====== Data for processing ======

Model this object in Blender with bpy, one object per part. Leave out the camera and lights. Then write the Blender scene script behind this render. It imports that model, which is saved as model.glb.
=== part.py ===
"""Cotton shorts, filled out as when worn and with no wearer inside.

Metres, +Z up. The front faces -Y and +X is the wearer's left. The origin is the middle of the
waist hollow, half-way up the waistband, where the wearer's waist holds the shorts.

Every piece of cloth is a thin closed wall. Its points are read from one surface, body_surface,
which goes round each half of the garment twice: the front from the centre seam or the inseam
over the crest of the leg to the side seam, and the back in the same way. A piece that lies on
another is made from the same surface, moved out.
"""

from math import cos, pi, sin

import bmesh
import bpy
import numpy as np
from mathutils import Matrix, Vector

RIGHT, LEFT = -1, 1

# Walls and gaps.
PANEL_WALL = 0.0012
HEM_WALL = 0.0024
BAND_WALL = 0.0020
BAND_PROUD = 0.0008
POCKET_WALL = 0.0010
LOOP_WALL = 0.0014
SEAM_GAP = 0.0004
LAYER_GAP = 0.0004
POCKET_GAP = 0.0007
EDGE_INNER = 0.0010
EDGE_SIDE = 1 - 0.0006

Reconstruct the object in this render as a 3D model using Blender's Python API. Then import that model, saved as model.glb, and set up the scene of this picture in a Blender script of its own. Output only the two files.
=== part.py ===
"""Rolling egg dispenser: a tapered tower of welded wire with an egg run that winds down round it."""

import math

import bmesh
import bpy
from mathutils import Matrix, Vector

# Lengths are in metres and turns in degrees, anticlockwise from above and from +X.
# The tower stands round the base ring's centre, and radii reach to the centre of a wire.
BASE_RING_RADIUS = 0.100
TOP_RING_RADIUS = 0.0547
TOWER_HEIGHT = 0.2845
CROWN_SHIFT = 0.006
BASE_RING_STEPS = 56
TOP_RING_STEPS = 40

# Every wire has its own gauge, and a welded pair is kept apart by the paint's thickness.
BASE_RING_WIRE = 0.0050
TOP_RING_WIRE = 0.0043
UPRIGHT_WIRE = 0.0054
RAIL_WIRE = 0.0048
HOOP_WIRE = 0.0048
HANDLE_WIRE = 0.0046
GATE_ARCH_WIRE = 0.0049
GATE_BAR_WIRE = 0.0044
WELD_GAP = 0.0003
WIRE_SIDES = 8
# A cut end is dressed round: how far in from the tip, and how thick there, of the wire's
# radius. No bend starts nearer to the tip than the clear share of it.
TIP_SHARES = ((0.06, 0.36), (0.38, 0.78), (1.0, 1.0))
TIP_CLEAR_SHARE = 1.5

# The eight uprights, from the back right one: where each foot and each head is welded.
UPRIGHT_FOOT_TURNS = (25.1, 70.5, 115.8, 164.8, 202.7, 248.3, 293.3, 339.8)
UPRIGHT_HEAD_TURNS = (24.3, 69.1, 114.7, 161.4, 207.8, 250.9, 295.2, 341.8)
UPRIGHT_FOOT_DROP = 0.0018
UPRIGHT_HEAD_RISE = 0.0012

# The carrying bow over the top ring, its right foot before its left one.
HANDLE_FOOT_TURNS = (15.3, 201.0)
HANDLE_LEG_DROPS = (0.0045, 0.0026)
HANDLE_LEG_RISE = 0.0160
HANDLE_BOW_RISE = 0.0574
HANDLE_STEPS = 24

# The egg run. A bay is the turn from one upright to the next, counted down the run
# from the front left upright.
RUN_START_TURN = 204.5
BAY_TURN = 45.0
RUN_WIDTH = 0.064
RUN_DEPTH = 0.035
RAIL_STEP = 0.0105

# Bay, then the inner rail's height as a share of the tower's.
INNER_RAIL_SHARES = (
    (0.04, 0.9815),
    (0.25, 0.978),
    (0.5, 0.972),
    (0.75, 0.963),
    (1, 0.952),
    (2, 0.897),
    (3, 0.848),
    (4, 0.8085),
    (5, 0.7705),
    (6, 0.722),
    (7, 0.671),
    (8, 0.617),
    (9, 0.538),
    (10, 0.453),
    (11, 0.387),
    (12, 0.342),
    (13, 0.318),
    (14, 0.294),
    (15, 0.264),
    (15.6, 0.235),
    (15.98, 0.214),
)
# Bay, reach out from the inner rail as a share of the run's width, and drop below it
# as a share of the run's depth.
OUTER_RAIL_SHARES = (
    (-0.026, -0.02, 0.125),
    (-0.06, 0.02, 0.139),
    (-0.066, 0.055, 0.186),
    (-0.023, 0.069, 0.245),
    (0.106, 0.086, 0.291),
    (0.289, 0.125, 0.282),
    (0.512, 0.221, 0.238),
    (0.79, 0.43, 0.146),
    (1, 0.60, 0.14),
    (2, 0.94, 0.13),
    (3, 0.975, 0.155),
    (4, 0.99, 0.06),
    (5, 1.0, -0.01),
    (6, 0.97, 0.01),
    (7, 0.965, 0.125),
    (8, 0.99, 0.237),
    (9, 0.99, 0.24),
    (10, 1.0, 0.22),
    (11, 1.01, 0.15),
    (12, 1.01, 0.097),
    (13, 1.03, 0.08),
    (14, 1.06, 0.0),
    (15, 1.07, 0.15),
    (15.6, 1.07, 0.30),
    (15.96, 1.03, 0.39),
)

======

■ **Task statement**
The required output is an exact reproduction of the lines starting at the one that contains "Reconstruct the object" and ending at the one that contains "TIP_CLEAR_SHARE = 1.5". Both boundary lines belong to it.

■ **Response**
Reconstruct the object in this render as a 3D model using Blender's Python API. Then import that model, saved as model.glb, and set up the scene of this picture in a Blender script of its own. Output only the two files.
=== part.py ===
"""Rolling egg dispenser: a tapered tower of welded wire with an egg run that winds down round it."""

import math

import bmesh
import bpy
from mathutils import Matrix, Vector

# Lengths are in metres and turns in degrees, anticlockwise from above and from +X.
# The tower stands round the base ring's centre, and radii reach to the centre of a wire.
BASE_RING_RADIUS = 0.100
TOP_RING_RADIUS = 0.0547
TOWER_HEIGHT = 0.2845
CROWN_SHIFT = 0.006
BASE_RING_STEPS = 56
TOP_RING_STEPS = 40

# Every wire has its own gauge, and a welded pair is kept apart by the paint's thickness.
BASE_RING_WIRE = 0.0050
TOP_RING_WIRE = 0.0043
UPRIGHT_WIRE = 0.0054
RAIL_WIRE = 0.0048
HOOP_WIRE = 0.0048
HANDLE_WIRE = 0.0046
GATE_ARCH_WIRE = 0.0049
GATE_BAR_WIRE = 0.0044
WELD_GAP = 0.0003
WIRE_SIDES = 8
# A cut end is dressed round: how far in from the tip, and how thick there, of the wire's
# radius. No bend starts nearer to the tip than the clear share of it.
TIP_SHARES = ((0.06, 0.36), (0.38, 0.78), (1.0, 1.0))
TIP_CLEAR_SHARE = 1.5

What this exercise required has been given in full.